In the messages that followed, the ethnically Chinese original World of Warcraft developer laid out his reason for joining the Blizzard boycott. He said that he “watched China slowly take over as the dominant investing force in gaming and movies over the years,” citing U.S. reluctance to invest in the gaming industry as the reason why China has gained “unprecedented influence” over entertainment media.

Kern also spoke publicly for the first time regarding a “2 million dollar kickback bribe to take an investment from China” he claimed to have refused just before “removed from a company I founded (after Blizzard).” He further said that he has witnessed other “American company reps in China [offered] similar bribes to get licenses for large AAA titles.”

His conclusion was bleak:

…We are in a situation where unlimited Communist money dictates our American values. We censor our games for China, we censor our movies for China. Now, game companies are silencing voices for freedom and democracy. China is dictating that the world be authoritarian.

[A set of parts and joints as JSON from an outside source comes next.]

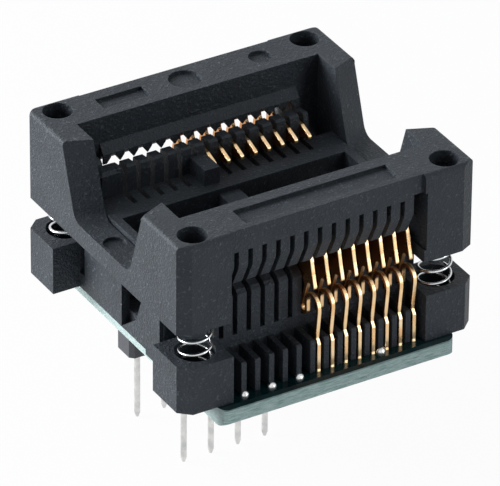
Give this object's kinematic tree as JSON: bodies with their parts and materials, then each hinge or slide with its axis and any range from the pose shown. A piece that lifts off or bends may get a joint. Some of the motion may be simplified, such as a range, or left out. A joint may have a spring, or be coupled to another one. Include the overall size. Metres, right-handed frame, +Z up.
{
  "type": "ic socket",
  "caption": "Open-top test socket for a small-outline IC: sprung cover, folded spring contacts, moulded base, small board and two strips of round pins.",
  "frame": {"origin": "centre of the eight-pin field, on the plane that the undersides of the two pin strips lie in", "axes": "+X along the rows of contacts, towards the end that overhangs the pins; +Y towards the rear row; +Z up, the way an IC leaves the nest"},
  "size_m": [0.0272, 0.027, 0.0265],
  "materials": {
    "moulded_plastic": "fine spark texture",
    "strip_plastic": "satin",
    "board": "solder mask over glass laminate",
    "gold_plate": "gold plate on spring copper",
    "spring_steel": "drawn wire",
    "tinned_brass": "matt tin plate",
    "solder": "bright"
  },
  "bodies": {
    "socket_body": {"base": "moulded_plastic", "circuit_board": "board", "header_strip_front": "strip_plastic", "header_strip_rear": "strip_plastic", "solder_joints": "solder", "spring_fl": "spring_steel", "spring_fr": "spring_steel", "spring_rl": "spring_steel", "spring_rr": "spring_steel", "header_pin_front_1": "tinned_brass", "header_pin_front_2": "tinned_brass", "header_pin_front_3": "tinned_brass", "header_pin_front_4": "tinned_brass", "header_pin_rear_1": "tinned_brass", "header_pin_rear_2": "tinned_brass", "header_pin_rear_3": "tinned_brass", "header_pin_rear_4": "tinned_brass", "contact_front_7": "gold_plate", "contact_front_8": "gold_plate", "contact_front_9": "gold_plate", "contact_front_10": "gold_plate", "contact_front_11": "gold_plate", "contact_front_12": "gold_plate", "contact_front_13": "gold_plate", "contact_front_14": "gold_plate", "contact_rear_7": "gold_plate", "contact_rear_8": "gold_plate", "contact_rear_9": "gold_plate", "contact_rear_10": "gold_plate", "contact_rear_11": "gold_plate", "contact_rear_12": "gold_plate", "contact_rear_13": "gold_plate", "contact_rear_14": "gold_plate"},
    "cover": {"cover": "moulded_plastic"}
  },
  "joints": [
    {"name": "cover_press", "type": "slide", "parent": "socket_body", "child": "cover", "axis": [0, 0, -1], "range_m": [0, 0.0025], "stiffness_N_per_m": 4000, "springref_m": -0.001, "deforming": ["spring_fl", "spring_fr", "spring_rl", "spring_rr", "contact_front_7", "contact_front_8", "contact_front_9", "contact_front_10", "contact_front_11", "contact_front_12", "contact_front_13", "contact_front_14", "contact_rear_7", "contact_rear_8", "contact_rear_9", "contact_rear_10", "contact_rear_11", "contact_rear_12", "contact_rear_13", "contact_rear_14"]}
  ]
}
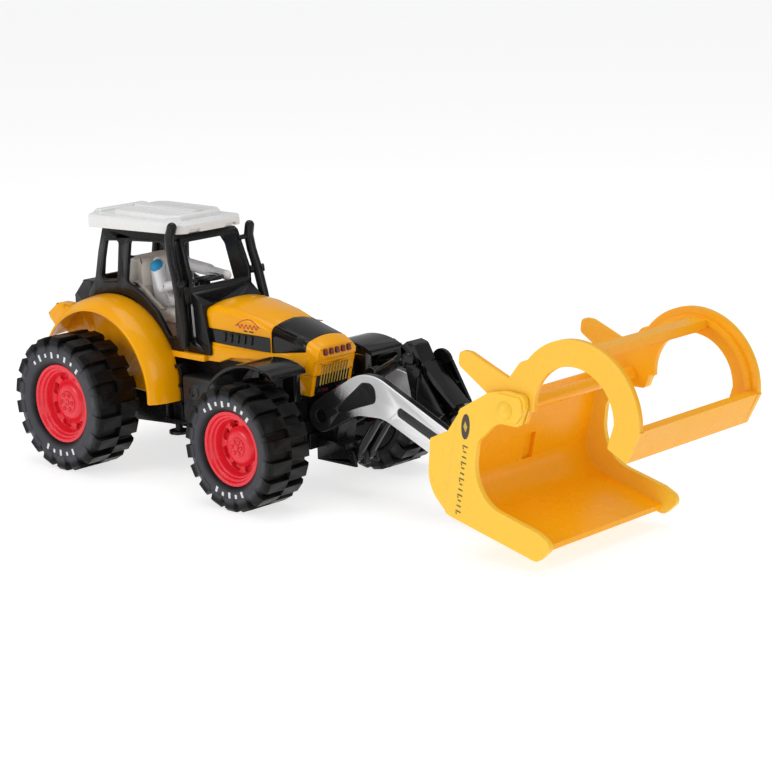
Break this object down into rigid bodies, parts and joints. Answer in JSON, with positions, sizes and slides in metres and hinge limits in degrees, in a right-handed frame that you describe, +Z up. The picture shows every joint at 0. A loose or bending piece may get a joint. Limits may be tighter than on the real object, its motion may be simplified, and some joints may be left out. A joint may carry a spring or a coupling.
{
  "type": "toy tractor",
  "caption": "Toy farm tractor with rolling wheels, an open cab with a seated driver, and a front loader whose arms, bucket and grapple swing.",
  "frame": {"origin": "on the ground, midway along the whole length, on the centre plane", "axes": "+X forward to the bucket, +Y to the tractor's left, +Z up"},
  "size_m": [0.2768, 0.0862, 0.0913],
  "materials": {
    "black_plastic": "satin moulded plastic",
    "black_gloss": "gloss",
    "tank_grey": "satin",
    "yellow_paint": "gloss enamel on die-cast metal",
    "dark_grille": "satin with gold bars",
    "red_lamp": "gloss",
    "white_plastic": "semi gloss",
    "seat_grey": "matte",
    "shirt": "matte paint",
    "skin": "matte paint",
    "wheel_black": "satin",
    "silver_plastic": "silver paint fading to black at the hub",
    "steel": "bright",
    "cylinder_black": "gloss",
    "bucket_yellow": "semi gloss moulded plastic",
    "tyre_rubber": "matte",
    "rim_red": "gloss moulded red"
  },
  "bodies": {
    "tractor": {"chassis": "black_plastic", "chassis_screws": "steel", "tow_hitch": "black_plastic", "side_steps_right": "black_plastic", "side_steps_left": "black_plastic", "fuel_tank_right": "tank_grey", "fuel_tank_left": "tank_grey", "step_feet": "black_plastic", "front_fender_right": "black_gloss", "front_fender_left": "black_gloss", "loader_mount": "black_plastic", "body_shell": "yellow_paint", "bonnet_cap": "black_gloss", "vent_strip_right": "black_plastic", "vent_strip_left": "black_plastic", "grille": "dark_grille", "light_strip": "red_lamp", "cab_frame": "black_plastic", "cab_roof": "white_plastic", "rear_box": "black_plastic", "pillar_pipe_right": "black_plastic", "pillar_pipe_left": "black_plastic", "seat": "seat_grey", "driver_body": "shirt", "driver_head": "skin", "steering_console": "black_plastic", "steering_wheel": "wheel_black", "arm_pivot_pin": "steel", "lift_base_pin": "steel"},
    "rear_wheels": {"rear_axle": "steel", "rear_rim_right": "rim_red", "rear_rim_left": "rim_red", "rear_tyre_right": "tyre_rubber", "rear_tyre_left": "tyre_rubber"},
    "front_wheels": {"front_axle": "steel", "front_rim_right": "rim_red", "front_rim_left": "rim_red", "front_tyre_right": "tyre_rubber", "front_tyre_left": "tyre_rubber"},
    "loader_arms": {"loader_arm_right": "silver_plastic", "loader_arm_left": "silver_plastic", "arm_pins": "steel", "linkage_bracket": "black_plastic", "crank_pin": "steel"},
    "lift_barrels": {"lift_barrels": "cylinder_black"},
    "lift_rods": {"lift_rods": "steel"},
    "tilt_crank": {"tilt_crank": "black_plastic"},
    "tilt_barrel": {"tilt_barrel": "black_plastic"},
    "tilt_rod": {"tilt_rod": "steel"},
    "bucket": {"bucket_shell": "bucket_yellow", "bucket_carrier": "black_plastic", "grapple_pins": "bucket_yellow"},
    "grapple": {"grapple_frame": "bucket_yellow"}
  },
  "joints": [
    {"name": "rear_axle_spin", "type": "hinge", "parent": "tractor", "child": "rear_wheels", "pos_m": [-0.1106, 0, 0.0243], "axis": [0, 1, 0], "continuous": true},
    {"name": "front_axle_spin", "type": "hinge", "parent": "tractor", "child": "front_wheels", "pos_m": [-0.0226, 0, 0.0213], "axis": [0, 1, 0], "continuous": true},
    {"name": "loader_lift", "type": "hinge", "parent": "tractor", "child": "loader_arms", "pos_m": [-0.0132, 0, 0.0273], "axis": [0, -1, 0], "range_deg": [-2, 30]},
    {"name": "lift_cylinder_swing", "type": "hinge", "parent": "tractor", "child": "lift_barrels", "pos_m": [-0.0014, 0, 0.0138], "axis": [0, -1, 0], "range_deg": [-1.69, 22.51]},
    {"name": "lift_rod_slide", "type": "slide", "parent": "lift_barrels", "child": "lift_rods", "axis": [0.5858, 0, 0.8104], "range_m": [-0.00063, 0.00869]},
    {"name": "bucket_tilt", "type": "hinge", "parent": "loader_arms", "child": "bucket", "pos_m": [0.0594, 0, 0.01791], "axis": [0, 1, 0], "range_deg": [-15, 40]},
    {"name": "crank_swing", "type": "hinge", "parent": "loader_arms", "child": "tilt_crank", "pos_m": [0.0289, 0, 0.04771], "axis": [0, 1, 0], "range_deg": [-25, 9.5]},
    {"name": "tilt_cylinder_swing", "type": "hinge", "parent": "loader_arms", "child": "tilt_barrel", "pos_m": [0.0052, 0, 0.0424], "axis": [0, -1, 0], "range_deg": [-5.51, 2.19]},
    {"name": "tilt_rod_slide", "type": "slide", "parent": "tilt_barrel", "child": "tilt_rod", "axis": [0.8702, 0, 0.4926], "range_m": [-0.00276, 0.00106]},
    {"name": "grapple_swing", "type": "hinge", "parent": "bucket", "child": "grapple", "pos_m": [0.0902, 0, 0.04941], "axis": [0, -1, 0], "range_deg": [-30, 20]}
  ],
  "couplings": [
    {"joint": "lift_cylinder_swing", "follows": "loader_lift", "ratio": 0.74365},
    {"joint": "lift_rod_slide", "follows": "loader_lift", "m_per_rad": 0.016492},
    {"joint": "crank_swing", "follows": "bucket_tilt", "ratio": -0.62},
    {"joint": "tilt_cylinder_swing", "follows": "bucket_tilt", "ratio": -0.13288},
    {"joint": "tilt_rod_slide", "follows": "bucket_tilt", "m_per_rad": -0.0038786}
  ]
}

“But enough is enough,” Kern said. “I stand with Hong Kong, and I oppose Blizzard’s obvious and laughably transparent fear of China,” calling for the entertainment behemoth to “grow the spine it used to have.” Unfortunately, that possibility seems remote for the video game corporation.

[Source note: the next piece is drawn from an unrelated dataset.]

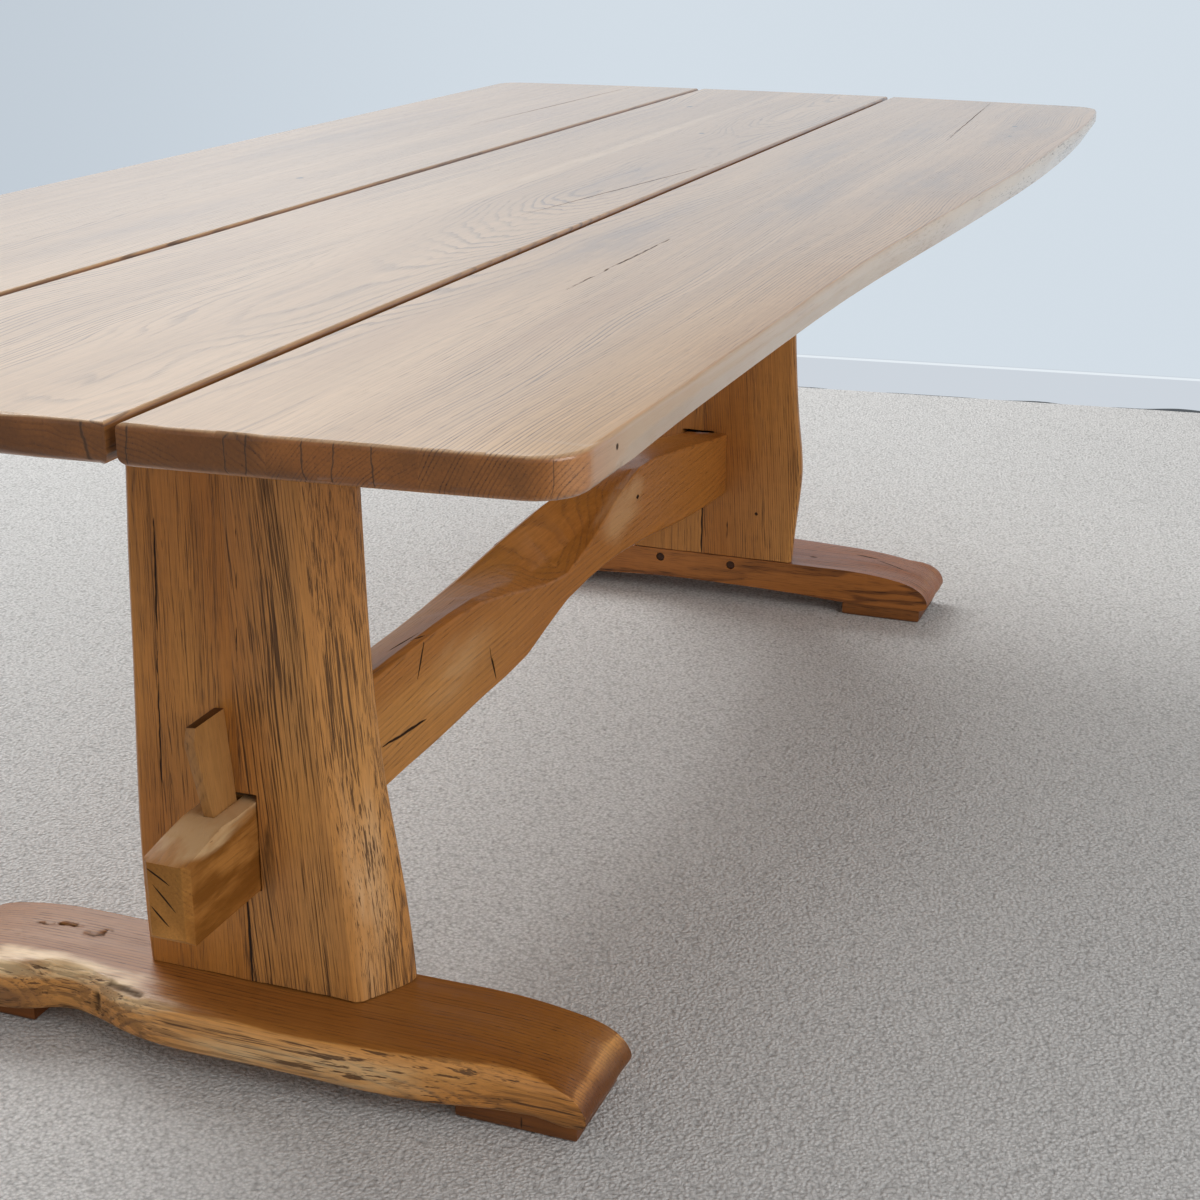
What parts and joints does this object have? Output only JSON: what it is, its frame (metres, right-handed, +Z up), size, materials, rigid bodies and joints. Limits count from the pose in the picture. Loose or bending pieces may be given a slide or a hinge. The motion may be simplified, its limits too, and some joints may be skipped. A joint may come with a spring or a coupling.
{
  "type": "trestle dining table",
  "caption": "Long plank-topped trestle dining table with a live edge, slab legs on sled feet and a hand-shaped stretcher locked by lift-out wedges.",
  "frame": {"origin": "on the floor under the middle of the top's length and width", "axes": "+X along the table towards the far end, +Y across it towards the straight-edged left side, +Z up"},
  "size_m": [2.302, 1.062, 0.75],
  "materials": {
    "top_oak": "pale oak, satin oil",
    "frame_oak": "honey oak, satin oil",
    "pad_oak": "darker oak, satin oil",
    "peg_oak": "dark oak dowel, satin oil",
    "wedge_oak": "light oak, satin oil",
    "screw_steel": "zinc plated, satin"
  },
  "bodies": {
    "table": {"left_board_outer_plank": "top_oak", "left_board_inner_plank": "top_oak", "middle_board_left_plank": "top_oak", "middle_board_right_plank": "top_oak", "right_board_inner_plank": "top_oak", "right_board_middle_plank": "top_oak", "right_board_outer_plank": "top_oak", "stretcher": "frame_oak", "near_bearer": "frame_oak", "near_leg_left_half": "frame_oak", "near_leg_right_half": "frame_oak", "near_foot": "frame_oak", "far_bearer": "frame_oak", "far_leg_left_half": "frame_oak", "far_leg_right_half": "frame_oak", "far_foot": "frame_oak", "near_left_pad": "pad_oak", "near_right_pad": "pad_oak", "far_left_pad": "pad_oak", "far_right_pad": "pad_oak", "near_foot_pegs": "peg_oak", "far_foot_pegs": "peg_oak", "near_bearer_screws": "screw_steel", "far_bearer_screws": "screw_steel"},
    "near_wedge": {"near_wedge": "wedge_oak"},
    "far_wedge": {"far_wedge": "wedge_oak"}
  },
  "joints": [
    {"name": "near_wedge_lift", "type": "slide", "parent": "table", "child": "near_wedge", "axis": [0, 0.0802, 0.9968], "range_m": [0, 0.1]},
    {"name": "far_wedge_lift", "type": "slide", "parent": "table", "child": "far_wedge", "axis": [0, 0.0802, 0.9968], "range_m": [0, 0.1]}
  ]
}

Kern is not alone. In fact, even a few brave current employees of the company, which is partially owned by Chinese entertainment company Tencent, have decided to take a stand. Less than 24 hours after unidentified personnel reportedly covered the “Think Globally” and “Every Voice Matters” from a corporate display at the company’s offices, a small group of employees held an “umbrella protest” in support of the Hong Kong protesters.

A picture of the protest, uploaded to image site “imgur” was posted to the r/Hearthstone fan subreddit, after Blizzard shut down their own official community on popular content aggregation platform Reddit. While Blizzard later brought r/Blizzard back online, moderators restricted all discussion of the “Blitzchung” controversy to a single thread.

Support for the protesters among commenters on the r/Hearthstone thread was immediate and vociferous. “I fully respect this,” user “isthisdutch” proclaimed on the top-voted comment. “Standing up against the company which pays your bills takes some serious courage. It’s important you do this. Thank you for stepping up.”

Among those comments were words from those even closer to the situation. “I would like to express a heart-felt thank you from Hong Kong,” said one commenter. “I wish everyone who believes in freedom and democracy can live without fear and exercise their freedom of speech.”